··· AVAILABLE DATA

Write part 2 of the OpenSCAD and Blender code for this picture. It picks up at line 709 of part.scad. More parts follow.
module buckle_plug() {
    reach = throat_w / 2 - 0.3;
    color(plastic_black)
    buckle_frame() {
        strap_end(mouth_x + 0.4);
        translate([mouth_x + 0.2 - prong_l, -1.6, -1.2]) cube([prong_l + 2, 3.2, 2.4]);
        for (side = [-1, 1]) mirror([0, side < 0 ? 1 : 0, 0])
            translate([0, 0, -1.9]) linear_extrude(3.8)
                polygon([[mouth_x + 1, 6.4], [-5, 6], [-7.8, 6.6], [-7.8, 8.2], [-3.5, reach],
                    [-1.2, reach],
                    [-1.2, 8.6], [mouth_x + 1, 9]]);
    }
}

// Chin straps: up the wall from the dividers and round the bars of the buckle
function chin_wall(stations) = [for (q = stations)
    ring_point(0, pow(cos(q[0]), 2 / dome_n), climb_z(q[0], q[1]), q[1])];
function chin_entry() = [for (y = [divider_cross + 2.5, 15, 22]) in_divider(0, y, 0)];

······
··· AVAILABLE DATA

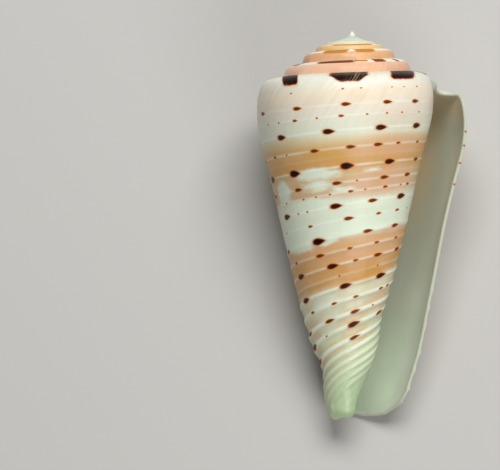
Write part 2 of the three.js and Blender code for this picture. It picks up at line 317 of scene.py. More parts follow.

······

Note each line of the entries that has "this" in it, and copy those lines.

Write part 2 of the OpenSCAD and Blender code for this picture. It picks up at line 709 of part.scad. More parts follow.
Write part 2 of the three.js and Blender code for this picture. It picks up at line 317 of scene.py. More parts follow.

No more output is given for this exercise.